Think about a run for council

While municipal elections aren’t until this November, the time for consideration for the next mayor and council is now.

While municipal elections aren’t until this November, the time for consideration for the next mayor and council is now.

There is a lot of work that goes with the role of Mayor or Councillor, Chief Administrative Officer Deborah Sargent with the Town of Smithers says, but a lot of benefits too.

“It’s important that people start thinking about this now even though the nomination period doesn’t start until October,” Sargent said. “There’s always discussions in the community before that in positioning of candidates.”

To be considered for Mayor or Council, a person must be nominated by two persons residing within the Town of Smithers boundaries, although the person nominated may not live within the town. They have to be 18 or older and a Canadian citizen as well.

“It is quite a commitment to be a member of council,” Sargent said.

In 2011, council will hold 21 regular meetings of council in addition to the committee and committee of the whole meetings. Committee of the whole meetings are there to discuss issues in full detail, Sargent said; currently on the table is parking and secondary suites.

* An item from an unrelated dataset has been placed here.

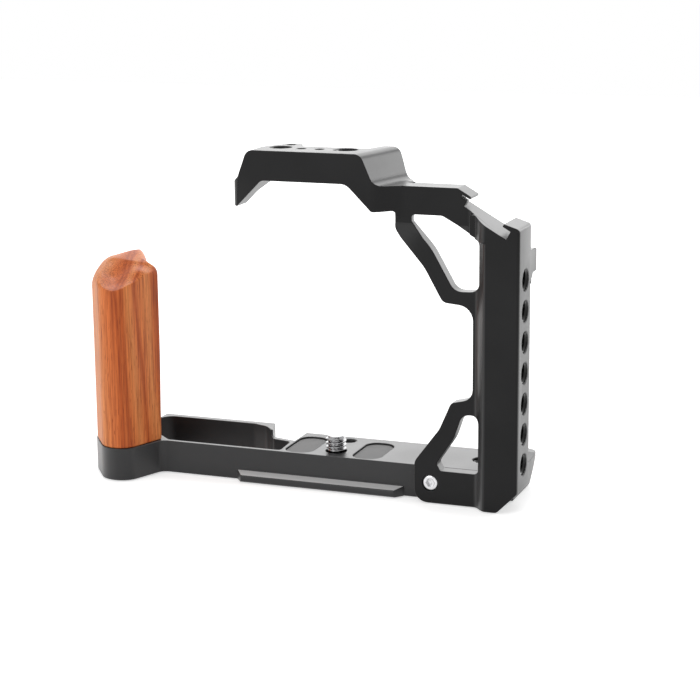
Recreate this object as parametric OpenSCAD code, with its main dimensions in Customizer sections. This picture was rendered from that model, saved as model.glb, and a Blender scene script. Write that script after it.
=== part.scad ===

Mayor and council are the ones who decide a plethora of things in the community, from zoning, a development application, priorities for the town’s development, crime prevention, tourism, a whole spectrum of decisions that need to be made to keep Smithers moving forward.

Interesting younger electorates is one challenge that many municipalities in Canada face, including Smithers. To entice some of the younger generations, the Town has established a Facebook page and will be trying to get the word out through other means as well, Sargent said.

“There seems to be a real gap right now between the age of those running for municipal politics and the age of the general population so it would be nice to see young people run,” Sargent said.

Sargent, who’s just returned from the Federation of Canadian Municipalities convention, mentioned how they have developed a guide hoping to increase female participation, but it has good tips and information for anybody interested to apply. Their goal it to see 30 per cent of mayor and council be female.

That guide is available on the FCM website, under “Issues” called “Women in Government”.

“It has a lot of really good general information,” Sargent said.

Anybody who’s interested in municipal politics also have the opportunity to come in to speak with staff, Sargent said, to see if this would be an opportunity for them.

“We’re always happy to talk to potential candidates just to give them an idea of the commitment involved, the committee structure, the issues they might be looking at,” Sargent said. “That’s what we can do to ensure we have a good turnout in terms of the people running.”

Nominations for candidates will be taken in from October 4 to 14 this year. One can either apply for the mayor’s position or for one of the six councillor positions available.

Following the receivership of the nominations, a period of campaigning will follow and the general election day will be Nov. 19. The inaugural meeting of the new council will meet Dec. 6 where they will be sworn in as well.

Three years from now that general voting day will be moved up to October to provide more opportunities for people to vote, Sargent said. Some years it’s been a challenge as the weather and road conditions can affect people’s abilities to get out and vote.

Hopefully, that change will help increase the number of registered voters who, in turn, vote. Voter participation in Smithers is generally around 30 per cent, not atypical for a municipal election in this province, Sargent said, who would like to see a higher per cent this year.